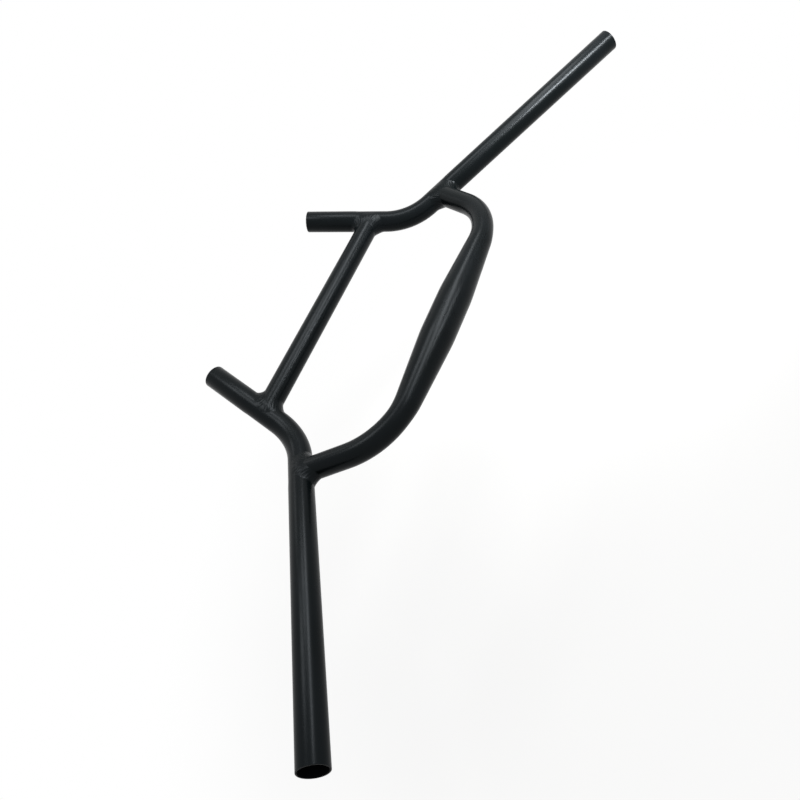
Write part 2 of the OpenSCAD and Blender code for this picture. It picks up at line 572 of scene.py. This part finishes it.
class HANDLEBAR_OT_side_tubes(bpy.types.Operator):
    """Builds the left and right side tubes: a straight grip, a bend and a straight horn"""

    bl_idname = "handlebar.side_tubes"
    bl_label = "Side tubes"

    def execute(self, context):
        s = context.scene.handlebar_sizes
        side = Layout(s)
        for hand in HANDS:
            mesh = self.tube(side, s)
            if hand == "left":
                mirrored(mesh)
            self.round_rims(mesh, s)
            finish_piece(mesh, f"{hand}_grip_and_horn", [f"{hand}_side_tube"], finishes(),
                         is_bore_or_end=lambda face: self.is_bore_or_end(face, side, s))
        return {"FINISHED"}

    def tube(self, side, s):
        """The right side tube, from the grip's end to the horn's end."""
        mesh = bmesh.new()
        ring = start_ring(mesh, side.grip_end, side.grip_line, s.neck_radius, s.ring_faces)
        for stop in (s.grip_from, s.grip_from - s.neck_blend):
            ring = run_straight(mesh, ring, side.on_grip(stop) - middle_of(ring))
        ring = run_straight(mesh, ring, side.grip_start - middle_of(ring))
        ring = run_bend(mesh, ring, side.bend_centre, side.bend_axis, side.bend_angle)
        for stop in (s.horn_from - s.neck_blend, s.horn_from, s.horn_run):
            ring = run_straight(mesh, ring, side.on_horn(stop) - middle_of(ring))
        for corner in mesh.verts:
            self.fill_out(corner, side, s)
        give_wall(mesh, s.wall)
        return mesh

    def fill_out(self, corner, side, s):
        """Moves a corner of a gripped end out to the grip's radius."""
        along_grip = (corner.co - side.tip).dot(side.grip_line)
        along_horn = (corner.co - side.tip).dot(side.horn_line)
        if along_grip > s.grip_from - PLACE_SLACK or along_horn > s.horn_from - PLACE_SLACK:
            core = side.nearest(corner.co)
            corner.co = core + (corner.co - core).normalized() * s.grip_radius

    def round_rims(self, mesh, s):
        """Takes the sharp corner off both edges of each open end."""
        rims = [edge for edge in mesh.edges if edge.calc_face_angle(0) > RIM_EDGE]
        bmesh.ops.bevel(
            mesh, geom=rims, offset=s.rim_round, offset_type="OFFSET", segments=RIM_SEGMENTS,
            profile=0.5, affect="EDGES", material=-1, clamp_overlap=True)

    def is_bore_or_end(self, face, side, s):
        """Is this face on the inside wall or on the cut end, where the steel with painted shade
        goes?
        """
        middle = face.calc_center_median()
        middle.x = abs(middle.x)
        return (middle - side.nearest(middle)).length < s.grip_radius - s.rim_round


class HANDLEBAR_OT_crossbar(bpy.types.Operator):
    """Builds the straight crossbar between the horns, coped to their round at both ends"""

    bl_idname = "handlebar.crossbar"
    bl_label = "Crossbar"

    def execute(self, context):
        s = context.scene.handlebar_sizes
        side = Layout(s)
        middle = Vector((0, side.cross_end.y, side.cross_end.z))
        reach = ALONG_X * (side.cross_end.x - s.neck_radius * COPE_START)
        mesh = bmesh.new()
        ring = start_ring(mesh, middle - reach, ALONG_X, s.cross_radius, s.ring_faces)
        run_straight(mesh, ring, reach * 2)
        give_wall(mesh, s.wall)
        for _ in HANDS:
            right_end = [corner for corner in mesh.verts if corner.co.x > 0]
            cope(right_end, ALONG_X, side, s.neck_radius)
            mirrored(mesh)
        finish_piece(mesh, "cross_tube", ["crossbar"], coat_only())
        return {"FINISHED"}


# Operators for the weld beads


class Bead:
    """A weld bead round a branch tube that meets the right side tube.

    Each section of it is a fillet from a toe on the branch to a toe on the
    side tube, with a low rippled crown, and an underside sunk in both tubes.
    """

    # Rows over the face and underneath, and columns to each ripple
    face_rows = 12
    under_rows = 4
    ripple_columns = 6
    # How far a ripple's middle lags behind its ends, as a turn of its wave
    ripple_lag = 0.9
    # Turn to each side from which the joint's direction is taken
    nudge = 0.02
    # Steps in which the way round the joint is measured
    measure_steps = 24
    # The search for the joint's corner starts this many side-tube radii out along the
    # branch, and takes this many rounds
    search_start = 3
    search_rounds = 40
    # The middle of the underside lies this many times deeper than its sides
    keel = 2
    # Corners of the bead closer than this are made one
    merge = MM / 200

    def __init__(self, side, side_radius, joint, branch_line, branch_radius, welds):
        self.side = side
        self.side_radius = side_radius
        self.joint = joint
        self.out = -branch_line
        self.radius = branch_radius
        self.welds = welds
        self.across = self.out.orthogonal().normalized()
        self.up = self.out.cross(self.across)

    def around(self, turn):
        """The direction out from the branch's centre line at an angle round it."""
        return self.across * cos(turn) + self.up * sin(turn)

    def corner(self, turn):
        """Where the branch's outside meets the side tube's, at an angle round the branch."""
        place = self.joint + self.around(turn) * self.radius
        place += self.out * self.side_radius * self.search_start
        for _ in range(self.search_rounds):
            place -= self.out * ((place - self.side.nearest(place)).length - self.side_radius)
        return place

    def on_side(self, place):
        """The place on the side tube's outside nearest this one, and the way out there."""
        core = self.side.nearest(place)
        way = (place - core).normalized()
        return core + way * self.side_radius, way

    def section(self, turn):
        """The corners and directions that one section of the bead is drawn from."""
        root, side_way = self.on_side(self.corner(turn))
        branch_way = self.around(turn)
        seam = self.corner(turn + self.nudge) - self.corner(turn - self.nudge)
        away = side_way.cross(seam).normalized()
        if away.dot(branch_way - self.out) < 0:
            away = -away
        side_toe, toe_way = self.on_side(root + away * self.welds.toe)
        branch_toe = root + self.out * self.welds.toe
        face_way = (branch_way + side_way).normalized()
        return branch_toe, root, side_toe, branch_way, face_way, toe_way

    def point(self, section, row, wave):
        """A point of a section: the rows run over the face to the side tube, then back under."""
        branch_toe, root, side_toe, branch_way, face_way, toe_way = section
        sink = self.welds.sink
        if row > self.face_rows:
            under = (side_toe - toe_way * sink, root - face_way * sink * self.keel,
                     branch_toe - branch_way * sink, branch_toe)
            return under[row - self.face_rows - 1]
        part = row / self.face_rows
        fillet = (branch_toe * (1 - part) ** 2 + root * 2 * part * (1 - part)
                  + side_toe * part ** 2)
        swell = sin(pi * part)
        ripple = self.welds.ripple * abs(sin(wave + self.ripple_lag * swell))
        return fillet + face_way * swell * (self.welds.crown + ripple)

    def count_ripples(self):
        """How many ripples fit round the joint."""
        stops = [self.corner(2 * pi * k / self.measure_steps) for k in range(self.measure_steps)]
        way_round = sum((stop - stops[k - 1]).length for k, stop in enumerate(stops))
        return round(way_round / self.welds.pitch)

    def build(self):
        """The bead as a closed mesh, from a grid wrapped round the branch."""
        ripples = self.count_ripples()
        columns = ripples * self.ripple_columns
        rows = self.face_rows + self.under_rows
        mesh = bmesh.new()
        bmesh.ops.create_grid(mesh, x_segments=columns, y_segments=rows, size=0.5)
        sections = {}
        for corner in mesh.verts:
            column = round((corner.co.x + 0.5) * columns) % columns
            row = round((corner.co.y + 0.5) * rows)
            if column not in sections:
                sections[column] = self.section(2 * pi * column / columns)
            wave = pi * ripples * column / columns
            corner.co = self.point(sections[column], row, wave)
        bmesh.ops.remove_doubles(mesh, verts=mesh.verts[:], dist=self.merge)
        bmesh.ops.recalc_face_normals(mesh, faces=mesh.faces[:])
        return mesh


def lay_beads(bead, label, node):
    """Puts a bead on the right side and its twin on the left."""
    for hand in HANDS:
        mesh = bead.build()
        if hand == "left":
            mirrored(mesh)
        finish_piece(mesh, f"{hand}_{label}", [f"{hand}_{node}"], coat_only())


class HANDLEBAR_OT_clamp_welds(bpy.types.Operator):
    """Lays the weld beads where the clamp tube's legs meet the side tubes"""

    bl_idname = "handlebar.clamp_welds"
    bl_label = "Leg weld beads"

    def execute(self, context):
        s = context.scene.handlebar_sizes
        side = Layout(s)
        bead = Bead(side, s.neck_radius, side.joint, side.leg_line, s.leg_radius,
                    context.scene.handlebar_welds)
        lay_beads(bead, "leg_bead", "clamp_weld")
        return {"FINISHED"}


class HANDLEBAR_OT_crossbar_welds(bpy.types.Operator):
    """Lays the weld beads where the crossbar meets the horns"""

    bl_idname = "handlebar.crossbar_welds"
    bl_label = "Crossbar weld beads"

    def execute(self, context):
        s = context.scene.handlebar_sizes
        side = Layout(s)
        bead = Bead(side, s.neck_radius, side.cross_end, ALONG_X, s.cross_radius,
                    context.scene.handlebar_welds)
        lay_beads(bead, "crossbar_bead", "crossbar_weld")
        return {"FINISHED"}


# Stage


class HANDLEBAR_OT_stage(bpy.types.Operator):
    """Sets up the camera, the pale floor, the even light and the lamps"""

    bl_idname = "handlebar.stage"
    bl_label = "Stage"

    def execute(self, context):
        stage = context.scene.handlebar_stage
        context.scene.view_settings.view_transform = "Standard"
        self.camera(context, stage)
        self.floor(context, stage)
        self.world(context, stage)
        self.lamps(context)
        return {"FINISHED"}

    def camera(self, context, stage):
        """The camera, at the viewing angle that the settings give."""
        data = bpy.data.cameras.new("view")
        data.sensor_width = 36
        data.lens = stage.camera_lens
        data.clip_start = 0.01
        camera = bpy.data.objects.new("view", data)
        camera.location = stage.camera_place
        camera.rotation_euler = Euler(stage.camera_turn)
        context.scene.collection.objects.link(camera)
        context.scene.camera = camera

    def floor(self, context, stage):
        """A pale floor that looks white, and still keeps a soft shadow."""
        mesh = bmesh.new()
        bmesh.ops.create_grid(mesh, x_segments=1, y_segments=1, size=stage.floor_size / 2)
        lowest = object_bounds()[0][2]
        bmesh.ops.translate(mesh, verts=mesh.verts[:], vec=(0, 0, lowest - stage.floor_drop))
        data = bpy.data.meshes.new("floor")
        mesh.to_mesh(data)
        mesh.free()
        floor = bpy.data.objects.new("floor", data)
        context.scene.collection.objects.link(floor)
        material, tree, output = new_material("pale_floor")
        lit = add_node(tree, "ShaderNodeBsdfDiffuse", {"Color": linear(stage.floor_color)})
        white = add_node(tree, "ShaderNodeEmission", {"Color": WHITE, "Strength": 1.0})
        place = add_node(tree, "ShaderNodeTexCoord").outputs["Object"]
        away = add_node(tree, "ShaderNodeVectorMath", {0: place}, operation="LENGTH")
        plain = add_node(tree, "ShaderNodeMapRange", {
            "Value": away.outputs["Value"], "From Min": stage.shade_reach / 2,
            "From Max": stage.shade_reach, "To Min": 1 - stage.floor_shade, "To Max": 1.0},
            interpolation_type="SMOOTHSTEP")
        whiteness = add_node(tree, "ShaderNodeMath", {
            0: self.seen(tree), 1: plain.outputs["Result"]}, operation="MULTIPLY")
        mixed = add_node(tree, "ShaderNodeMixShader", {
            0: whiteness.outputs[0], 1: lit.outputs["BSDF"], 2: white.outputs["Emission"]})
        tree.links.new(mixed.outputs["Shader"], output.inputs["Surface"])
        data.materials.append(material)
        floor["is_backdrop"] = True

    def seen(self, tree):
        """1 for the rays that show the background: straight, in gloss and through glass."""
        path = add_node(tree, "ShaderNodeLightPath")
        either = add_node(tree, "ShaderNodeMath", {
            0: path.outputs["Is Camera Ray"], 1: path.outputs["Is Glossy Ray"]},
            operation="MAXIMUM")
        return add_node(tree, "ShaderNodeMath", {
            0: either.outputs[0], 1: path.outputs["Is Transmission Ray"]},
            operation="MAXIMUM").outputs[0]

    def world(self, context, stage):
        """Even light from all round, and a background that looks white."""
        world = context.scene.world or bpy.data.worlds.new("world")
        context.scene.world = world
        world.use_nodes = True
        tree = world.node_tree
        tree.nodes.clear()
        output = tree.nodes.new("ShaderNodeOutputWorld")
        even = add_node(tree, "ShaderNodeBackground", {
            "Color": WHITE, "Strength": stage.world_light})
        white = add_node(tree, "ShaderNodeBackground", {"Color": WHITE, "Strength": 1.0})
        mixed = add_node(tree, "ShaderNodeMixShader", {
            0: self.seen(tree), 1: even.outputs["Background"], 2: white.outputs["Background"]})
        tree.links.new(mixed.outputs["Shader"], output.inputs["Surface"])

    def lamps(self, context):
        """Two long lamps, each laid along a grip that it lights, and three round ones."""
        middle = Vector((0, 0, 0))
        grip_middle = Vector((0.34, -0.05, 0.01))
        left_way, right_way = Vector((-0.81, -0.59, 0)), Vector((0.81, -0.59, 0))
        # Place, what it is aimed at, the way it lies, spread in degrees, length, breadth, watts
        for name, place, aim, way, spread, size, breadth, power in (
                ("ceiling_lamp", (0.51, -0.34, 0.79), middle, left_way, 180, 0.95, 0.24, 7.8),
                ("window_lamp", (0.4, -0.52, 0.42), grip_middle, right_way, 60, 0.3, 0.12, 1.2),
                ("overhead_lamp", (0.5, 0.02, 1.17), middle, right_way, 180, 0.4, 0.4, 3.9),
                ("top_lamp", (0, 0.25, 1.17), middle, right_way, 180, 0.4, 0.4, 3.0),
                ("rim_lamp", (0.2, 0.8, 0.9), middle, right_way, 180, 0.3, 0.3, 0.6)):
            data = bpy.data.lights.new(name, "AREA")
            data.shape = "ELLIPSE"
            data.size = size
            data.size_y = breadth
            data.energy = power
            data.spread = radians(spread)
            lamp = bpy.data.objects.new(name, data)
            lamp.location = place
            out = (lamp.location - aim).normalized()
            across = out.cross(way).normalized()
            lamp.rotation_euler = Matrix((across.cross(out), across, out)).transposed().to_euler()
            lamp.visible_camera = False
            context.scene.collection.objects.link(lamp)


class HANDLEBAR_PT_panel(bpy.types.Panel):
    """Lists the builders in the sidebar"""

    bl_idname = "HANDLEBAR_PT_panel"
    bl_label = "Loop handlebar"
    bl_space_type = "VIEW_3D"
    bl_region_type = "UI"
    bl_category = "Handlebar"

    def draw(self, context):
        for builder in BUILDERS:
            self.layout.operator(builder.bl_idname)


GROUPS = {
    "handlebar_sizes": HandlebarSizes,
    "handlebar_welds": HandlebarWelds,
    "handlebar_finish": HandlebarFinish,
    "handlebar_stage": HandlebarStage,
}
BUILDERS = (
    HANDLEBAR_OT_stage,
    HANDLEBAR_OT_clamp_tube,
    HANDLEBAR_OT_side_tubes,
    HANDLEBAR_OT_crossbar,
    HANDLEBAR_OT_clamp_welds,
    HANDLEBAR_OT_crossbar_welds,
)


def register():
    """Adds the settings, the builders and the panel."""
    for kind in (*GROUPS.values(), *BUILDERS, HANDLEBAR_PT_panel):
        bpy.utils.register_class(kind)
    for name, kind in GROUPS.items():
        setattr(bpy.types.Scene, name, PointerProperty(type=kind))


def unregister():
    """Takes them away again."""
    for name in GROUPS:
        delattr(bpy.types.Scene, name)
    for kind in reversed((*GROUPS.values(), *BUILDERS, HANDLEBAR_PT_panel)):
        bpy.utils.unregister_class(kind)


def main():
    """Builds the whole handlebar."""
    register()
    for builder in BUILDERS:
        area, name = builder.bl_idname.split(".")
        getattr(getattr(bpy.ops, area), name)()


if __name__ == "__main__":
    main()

#####

Only the lines from the first line of the material above through the line that contains "corner.co = core" should be quoted, each one exactly.

RESULT OF THE EXERCISE>
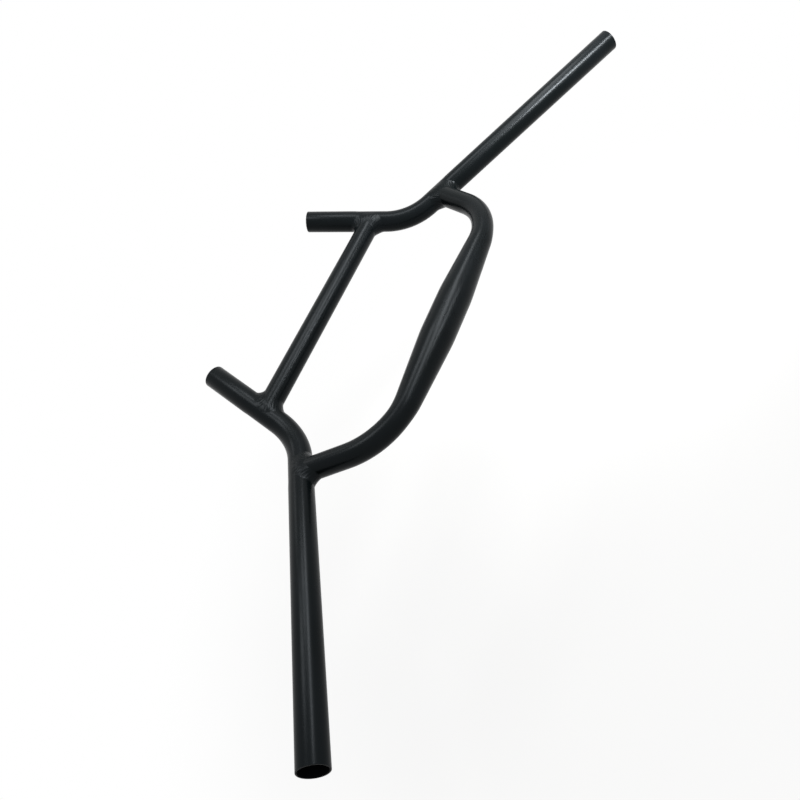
Write part 2 of the OpenSCAD and Blender code for this picture. It picks up at line 572 of scene.py. This part finishes it.
class HANDLEBAR_OT_side_tubes(bpy.types.Operator):
    """Builds the left and right side tubes: a straight grip, a bend and a straight horn"""

    bl_idname = "handlebar.side_tubes"
    bl_label = "Side tubes"

    def execute(self, context):
        s = context.scene.handlebar_sizes
        side = Layout(s)
        for hand in HANDS:
            mesh = self.tube(side, s)
            if hand == "left":
                mirrored(mesh)
            self.round_rims(mesh, s)
            finish_piece(mesh, f"{hand}_grip_and_horn", [f"{hand}_side_tube"], finishes(),
                         is_bore_or_end=lambda face: self.is_bore_or_end(face, side, s))
        return {"FINISHED"}

    def tube(self, side, s):
        """The right side tube, from the grip's end to the horn's end."""
        mesh = bmesh.new()
        ring = start_ring(mesh, side.grip_end, side.grip_line, s.neck_radius, s.ring_faces)
        for stop in (s.grip_from, s.grip_from - s.neck_blend):
            ring = run_straight(mesh, ring, side.on_grip(stop) - middle_of(ring))
        ring = run_straight(mesh, ring, side.grip_start - middle_of(ring))
        ring = run_bend(mesh, ring, side.bend_centre, side.bend_axis, side.bend_angle)
        for stop in (s.horn_from - s.neck_blend, s.horn_from, s.horn_run):
            ring = run_straight(mesh, ring, side.on_horn(stop) - middle_of(ring))
        for corner in mesh.verts:
            self.fill_out(corner, side, s)
        give_wall(mesh, s.wall)
        return mesh

    def fill_out(self, corner, side, s):
        """Moves a corner of a gripped end out to the grip's radius."""
        along_grip = (corner.co - side.tip).dot(side.grip_line)
        along_horn = (corner.co - side.tip).dot(side.horn_line)
        if along_grip > s.grip_from - PLACE_SLACK or along_horn > s.horn_from - PLACE_SLACK:
            core = side.nearest(corner.co)
            corner.co = core + (corner.co - core).normalized() * s.grip_radius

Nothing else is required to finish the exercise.